I meant to post about this earlier in the week, but better late than never: welcome to town, the new CCC Online! I certainly think it’s the right idea and direction for the CCCCs. My copy of the paper version of the journal arrived yesterday (quite a bit fatter than usual too, in part because of the inclusion of Forum, which is a newsletters for non-tenure-track teachers and faculty in composition), and I guess it makes me wonder when College Composition and Communication (the paper journal) and the CCC Online will become one entity.
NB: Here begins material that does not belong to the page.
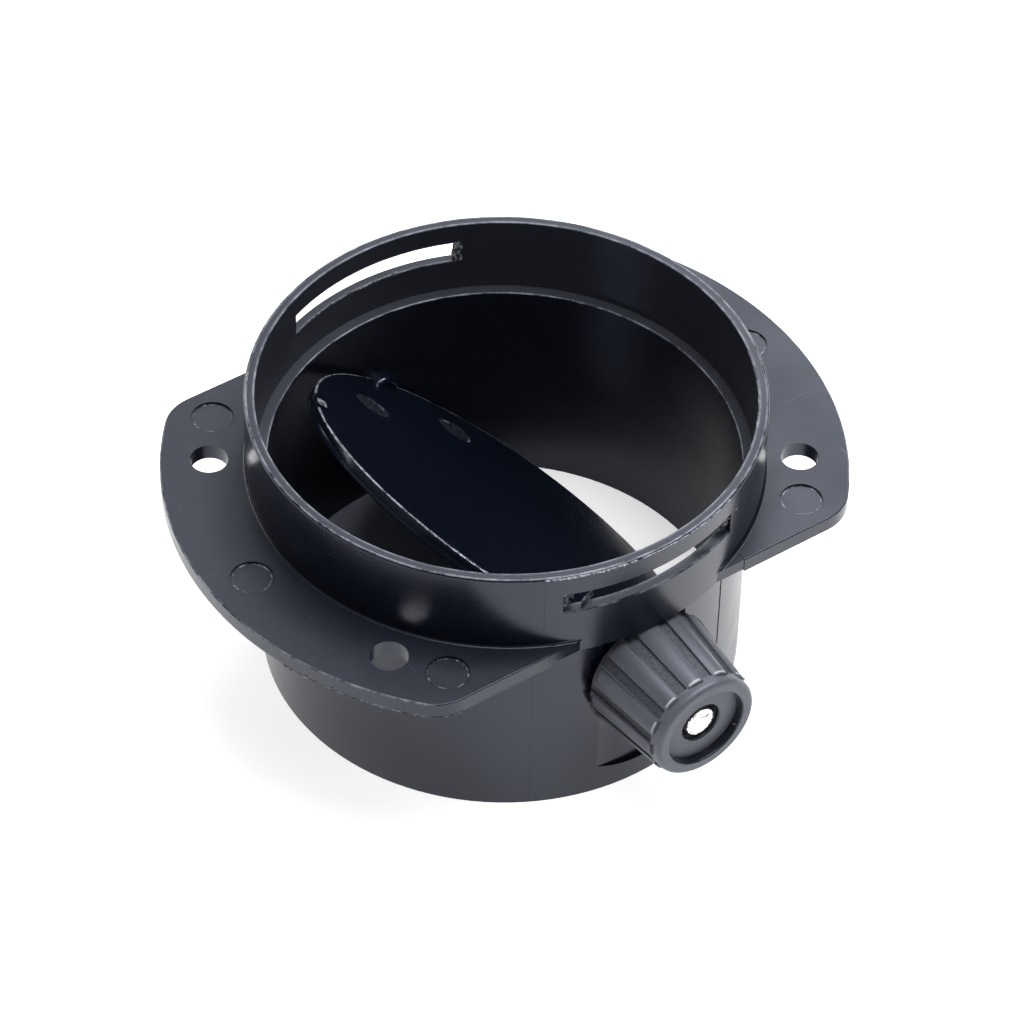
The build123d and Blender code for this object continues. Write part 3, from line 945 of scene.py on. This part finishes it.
# %% Torn strips along round edges
RIM_CENTRE = (0.0, 0.0, 0.0608)
FLANGE_CENTRE = (0.0, 0.0, 0.04118)
CORNER_CENTRE = (-0.04011, -0.03615, 0.04118)
CORNER_R = 0.0089
KNOB_BASE_CENTRE, KNOB_BASE_R = (0.0, -0.0449, AXIS_Z), 0.01205
# Name, centre, radius, arc in degrees, how far it reaches out, and how far it lifts.
STRIPS = [
    ("rim_flash_front", RIM_CENTRE, 0.04735, (-117.0, -96.0), 0.00032, -0.0001),
    ("rim_flash_front_right", RIM_CENTRE, 0.04738, (-95.0, -68.0), 0.0002, -0.0001),
    ("rim_flash_inside", RIM_CENTRE, 0.04562, (-52.0, -20.0), -0.0002, 0.00005),
    ("flange_flash_ear", FLANGE_CENTRE, 0.06285, (-163.0, -139.0), 0.0002, -0.0001),
    ("flange_flash_corner", CORNER_CENTRE, CORNER_R, (-137.0, -88.0), 0.0002, -0.0001),
]
for seed, strip in enumerate(STRIPS):
    torn_strip(*strip, seed, "body", "housing", film_plastic)
torn_strip("knob_base_flash", KNOB_BASE_CENTRE, KNOB_BASE_R, (-168.0, -118.0), reach=0.0006,
           lift=0.0, seed=7, body="valve", slot="knob", material=knob_plastic, upright=True)

# %% [markdown]
# ## Gate mark on the flap
# The plastic entered the flap's mould at one spot near its upper edge. There the broken gate
# leaves a small square frame. A flat box is inset and its middle pressed in, in the flap's own
# level, and then tilted with the flap. Drawn flat first, it needs no tilted selections.

# %% Gate frame
GATE_PLACE = (-0.0341, 0.0233, AXIS_Z + 0.0013)
GATE_TURN = radians(-35.5)
GATE_SIZE = (0.0019, 0.0026, 0.00016)
GATE_CUTS = 5
FACES_UP = 0.9
GATE_WALL = 0.00022
GATE_DEEP = 0.00007
GATE_SHAKE = 0.00003


def gate_frame():
    """Small torn frame on the flap's upper face."""
    start_piece()
    bpy.ops.mesh.primitive_cube_add(size=1.0, location=GATE_PLACE, rotation=(0.0, 0.0, GATE_TURN))
    piece = bpy.context.object
    piece.scale = GATE_SIZE
    bpy.ops.object.transform_apply(location=True, rotation=True, scale=True)
    bpy.ops.object.mode_set(mode="EDIT")
    bpy.ops.mesh.select_mode(type="VERT")
    bpy.ops.mesh.select_all(action="SELECT")
    bpy.ops.mesh.subdivide(number_cuts=GATE_CUTS)
    bpy.ops.mesh.select_mode(type="FACE")
    bpy.ops.mesh.select_all(action="DESELECT")
    bpy.ops.object.mode_set(mode="OBJECT")
    for face in piece.data.polygons:
        face.select = face.normal.z > FACES_UP
    bpy.ops.object.mode_set(mode="EDIT")
    bpy.ops.mesh.inset(thickness=GATE_WALL)
    bpy.ops.transform.translate(value=(0.0, 0.0, -GATE_DEEP))
    bpy.ops.mesh.select_all(action="SELECT")
    bpy.ops.transform.vertex_random(offset=GATE_SHAKE, seed=3)
    bpy.ops.object.mode_set(mode="OBJECT")
    tilt = Matrix.Translation((0.0, 0.0, AXIS_Z)) @ Matrix.Rotation(FLAP_TILT, 4, "Y")
    piece.data.transform(tilt @ Matrix.Translation((0.0, 0.0, -AXIS_Z)))
    settle(piece, "flap_gate_frame", "valve", film_plastic)


gate_frame()

# %% [markdown]
# ## Film in the windows
# The side slides of the mould leave torn bits of film in both windows, where the slide met the
# inside wall. Each bit is a small grid, stretched, torn by shaking its points, and thickened.
# A cloth or a cut outline could be finer, but at this size only the ragged edge is seen.

# %% Torn bits in the windows
BIT_T = 0.00012
BIT_CUTS = (16, 6)
BIT_TEAR = 0.28
# Name, place, length, height, and turn in degrees.
BITS = [
    ("window_film_front_left", (-0.0165, -0.0424, 0.0536), 0.0042, 0.0022, 21.0),
    ("window_film_front_left_low", (-0.0128, -0.0436, 0.0527), 0.0030, 0.0012, 16.0),
    ("window_film_front_right", (0.0146, -0.0431, 0.0553), 0.0060, 0.0016, -18.0),
    ("window_film_front_right_low", (0.0165, -0.0424, 0.0530), 0.0030, 0.0014, -21.0),
    ("window_film_back_end", (0.0177, 0.0418, 0.0543), 0.0016, 0.0040, 158.0),
    ("window_film_back_sill", (0.0010, 0.0454, 0.0522), 0.0110, 0.0004, 179.0),
    ("window_film_back_sill_left", (-0.0120, 0.0439, 0.0522), 0.0080, 0.0004, 195.0),
]


def torn_bit(name, place, length, height, turn, seed):
    """Small upright sheet of film, torn along its edges."""
    start_piece()
    across, up = BIT_CUTS
    bpy.ops.mesh.primitive_grid_add(x_subdivisions=across, y_subdivisions=up, size=1.0,
                                    location=place, rotation=(radians(90.0), 0.0, radians(turn)))
    piece = bpy.context.object
    piece.scale = (length, height, 1.0)
    bpy.ops.object.transform_apply(location=True, rotation=True, scale=True)
    bpy.ops.object.mode_set(mode="EDIT")
    bpy.ops.mesh.select_all(action="SELECT")
    bpy.ops.transform.vertex_random(offset=min(length, height) * BIT_TEAR, seed=seed)
    bpy.ops.object.mode_set(mode="OBJECT")
    thicken(piece, BIT_T)
    settle(piece, name, "body", film_plastic)


for seed, bit in enumerate(BITS):
    torn_bit(*bit, seed)

# %% [markdown]
# ## Crowned lobes of the knob
# Between its grooves the knob has twelve lobes that are rounder than the plain cone of the
# solid, and each ends with a soft shoulder behind the smooth front ring. One lobe skin is cut
# from a long cylinder with bisect, its ends are bevelled, and copies are turned round the
# axis. Twelve deep scoops in the solid would give the same form, but thin skins are easier to
# change. The row of short bright dashes on the shoulders is a highlight painted in the knob's
# material.

# %% One lobe skin
CROWN_SIDES = 120
CROWN_R = 0.00424
CROWN_H = 0.0005
CROWN_PROUD = 0.00033
LOBE_LONG = 0.0160
LOBE_MIDDLE_Y = -0.0533
LOBE_MIDDLE_R = LOBE_BASE_R - (KNOB_BACK_Y - LOBE_MIDDLE_Y) * LOBE_TAPER
LOBE_SLOPE = radians(5.4)
LOBE_NARROW = 0.82
SHOULDER_ROUND = 0.00042
SHOULDER_STEPS = 4
TINY = 1e-6


def lobe_skin():
    """One crowned lobe on top of the knob, narrower towards the front."""
    start_piece()
    bpy.ops.mesh.primitive_cylinder_add(vertices=CROWN_SIDES, radius=CROWN_R, depth=LOBE_LONG,
                                        rotation=(radians(90.0), 0.0, 0.0))
    piece = bpy.context.object
    bpy.ops.object.transform_apply(location=True, rotation=True, scale=True)
    bpy.ops.object.mode_set(mode="EDIT")
    bpy.ops.mesh.select_all(action="SELECT")
    bpy.ops.mesh.bisect(plane_co=(0.0, 0.0, CROWN_R - CROWN_H), plane_no=(0.0, 0.0, 1.0),
                        clear_inner=True, use_fill=True)
    bpy.ops.mesh.select_mode(type="EDGE")
    bpy.ops.mesh.select_all(action="DESELECT")
    bpy.ops.object.mode_set(mode="OBJECT")
    corners = piece.data.vertices
    for edge in piece.data.edges:
        ends = [corners[i].co for i in edge.vertices]
        at_end = all(abs(abs(p.y) - LOBE_LONG / 2) < TINY for p in ends)
        edge.select = at_end and max(p.z for p in ends) > CROWN_R - CROWN_H + TINY
    bpy.ops.object.mode_set(mode="EDIT")
    bpy.ops.mesh.bevel(offset=SHOULDER_ROUND, segments=SHOULDER_STEPS)
    bpy.ops.mesh.select_mode(type="VERT")
    pick(piece, lambda point: point.y < 0.0)
    bpy.ops.transform.resize(value=(LOBE_NARROW, 1.0, 1.0), center_override=(0.0, 0.0, 0.0))
    bpy.ops.object.mode_set(mode="OBJECT")
    piece.location = (0.0, LOBE_MIDDLE_Y, LOBE_MIDDLE_R + CROWN_PROUD - CROWN_R)
    piece.rotation_euler = (LOBE_SLOPE, 0.0, 0.0)
    bpy.ops.object.transform_apply(location=True, rotation=True, scale=True)
    return piece


first_lobe = lobe_skin()
print("one lobe has", len(first_lobe.data.polygons), "faces")

# %% Twelve lobes round the knob
LOBES = 12
FIRST_LOBE_AT = 82.0
SMOOTH_BELOW = radians(35.0)


def turn_about_axis(piece, angle):
    """Turn the piece's points about the knob's axis and lift them to its height."""
    piece.data.transform(Matrix.Translation((0.0, 0.0, AXIS_Z)) @ Matrix.Rotation(angle, 4, "Y"))


lobe_pieces = [first_lobe]
for _ in range(LOBES - 1):
    copy = bpy.data.objects.new("lobe", first_lobe.data.copy())
    bpy.context.scene.collection.objects.link(copy)
    lobe_pieces.append(copy)
for index, piece in enumerate(lobe_pieces):
    turn_about_axis(piece, radians(FIRST_LOBE_AT - index * 360.0 / LOBES))
start_piece()
for piece in lobe_pieces:
    piece.select_set(True)
bpy.context.view_layer.objects.active = first_lobe
bpy.ops.object.join()
bpy.ops.object.shade_smooth_by_angle(angle=SMOOTH_BELOW)
settle(first_lobe, "knob_lobes", "valve", knob_plastic)

# %% [markdown]
# ## Hammered rivet end
# The rivet was closed with a punch, so the visible end is not the neat dome of the solid. It
# stands almost level with the knob's face and its edge is ragged. A cylinder is inset and its
# points are shaken to give the torn outline and the uneven top. A rough bump on the neat dome
# would leave its outline round.

# %% Rivet end
RIVET_END_R = 0.00285
RIVET_END_FROM, RIVET_END_TO = -0.0601, -0.0616
RIVET_END_SIDES = 72
LIP_W, LIP_DEEP = 0.0004, 0.00015
RING_W = 0.0008
HAMMERED = 0.00016


def rivet_end():
    """Ragged bright disc in front of the rivet's head."""
    start_piece()
    middle = (0.0, (RIVET_END_FROM + RIVET_END_TO) / 2, AXIS_Z)
    bpy.ops.mesh.primitive_cylinder_add(vertices=RIVET_END_SIDES, radius=RIVET_END_R,
                                        depth=RIVET_END_FROM - RIVET_END_TO, location=middle,
                                        rotation=(radians(90.0), 0.0, 0.0))
    piece = bpy.context.object
    bpy.ops.object.transform_apply(location=True, rotation=True, scale=True)
    bpy.ops.object.mode_set(mode="EDIT")
    bpy.ops.mesh.select_mode(type="VERT")
    pick(piece, lambda point: point.y < middle[1])
    bpy.ops.mesh.inset(thickness=LIP_W)
    bpy.ops.transform.translate(value=(0.0, -LIP_DEEP, 0.0))
    bpy.ops.mesh.inset(thickness=RING_W)
    pick(piece, lambda point: point.y < middle[1])
    bpy.ops.transform.vertex_random(offset=HAMMERED, seed=11)
    bpy.ops.object.mode_set(mode="OBJECT")
    settle(piece, "rivet_end", "valve", steel)


rivet_end()

# %% [markdown]
# ## Crumbs
# A few crumbs of torn plastic still cling to the flange, the sills, the rim and the knob. Each
# is a small sphere, squashed, shaken and turned differently from the last. Scattered particles
# would be quicker, but a crumb has to lie where the photo shows it.

# %% Crumbs of plastic
HOUSING_CRUMBS = [
    (-0.0538, -0.0323, 0.0413, 0.00030), (-0.0587, -0.0232, 0.0413, 0.00016),
    (-0.0567, -0.0281, 0.0412, 0.00018), (-0.0509, -0.0371, 0.0412, 0.00016),
    (-0.0476, -0.0413, 0.0412, 0.00014), (-0.0010, -0.0475, 0.0523, 0.00022),
    (0.0198, -0.0432, 0.0563, 0.00022), (-0.0150, 0.0432, 0.0523, 0.00020),
    (0.0039, 0.0453, 0.0523, 0.00020), (0.0420, -0.0212, 0.0608, 0.00014),
    (0.0447, -0.0131, 0.0608, 0.00012),
]
KNOB_CRUMBS = [(0.0072, -0.0626, 0.0252, 0.00042), (0.0083, -0.0629, 0.0238, 0.00028),
               (0.0103, -0.0452, 0.0355, 0.00036)]
CRUMB_SQUASH = (1.3, 0.9, 0.6)
CRUMB_TURN = Vector((0.7, 1.3, 0.4))
CRUMB_SHAKE = 0.35


def crumbs(name, places, body, material):
    """One object of small ragged crumbs, each given as x, y, z and radius."""
    start_piece()
    made = []
    for number, (x, y, z, radius) in enumerate(places):
        bpy.ops.mesh.primitive_ico_sphere_add(subdivisions=2, radius=radius, location=(x, y, z))
        crumb = bpy.context.object
        crumb.rotation_euler = CRUMB_TURN * number
        crumb.scale = CRUMB_SQUASH
        bpy.ops.object.mode_set(mode="EDIT")
        bpy.ops.transform.vertex_random(offset=radius * CRUMB_SHAKE, seed=number)
        bpy.ops.object.mode_set(mode="OBJECT")
        made.append(crumb)
    for crumb in made:
        crumb.select_set(True)
    bpy.ops.object.join()
    settle(bpy.context.object, name, body, material)


crumbs("housing_crumbs", HOUSING_CRUMBS, "body", film_plastic)
crumbs("knob_crumbs", KNOB_CRUMBS, "valve", knob_plastic)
This might be kind of naive or it might be kind of obvious, but it just seems inevitable to me that academic journals like the CCCs will eventually not be published on paper anymore. I don’t mean this as some pronouncement of the “end of print,” nor do I think that the codex is going to vanish anytime soon. Books are just too convenient of a technology, especially for things like trade books and novels and such. I do think academic book publishers– especially the smaller ones –would be wise to investigate various “print on demand” technologies that make it cost effective to publish a single book, which would thus allow these presses to take on projects that are intellectually important but “impractical” from a sales and marketing point of view. Though this is a slightly different rant.
But I think academic journals are different. I don’t know if I am a typical reader of academic journals or not, but I subscribe to only one (the CCCs) and I do not read that journal all the way through (though, as part of my “new school year resolutions,” I intend to take the time to actually read some of the current scholarship in my field). I am more likely to browse online journals like Kairos, but the way that I usually engage with academic journals is through my research with various electronic search tools– the MLA Bibliography, WilsonSelect, etc. With this research, I do not go and look to read a journal per se; I look to read the article in that journal. Furthermore, if I can find that article electronically (and if it’s a PDF, even better!), then I probably wouldn’t even touch the actual periodical.
So, assuming my way of using periodicals is not too far off from the norm, why not just publish these things electronically? The advantages to web-based academic journals just seem so obvious to me that I don’t understand why paper periodicals haven’t gone to the web. I mean, electronic journals would save a lot of money (because you eliminate the costs of printing, mailing, and storing the paper), they are a lot more flexible (want to include color images with your essay? sound? video? etc.? go ahead!), potentially more interactive (which is what the CCC Online is after, I think), and a lot more accessible.
Without the restraints of print, journals could also eliminate things like maximum page lengths, they wouldn’t need to think in terms of volumes and issue numbers, and they could be a lot more nimble when it comes to bringing things out to readers (though in my experience with electronic journals, both as a writer and as a reviewer of articles, just because they can publish stuff more quickly doesn’t mean they will).
So it just seems to me that merging of College Composition and Communication (the paper publication) and of the CCC Online (the web site) is kind of inevitable. What will be interesting to see how and when we get to that place.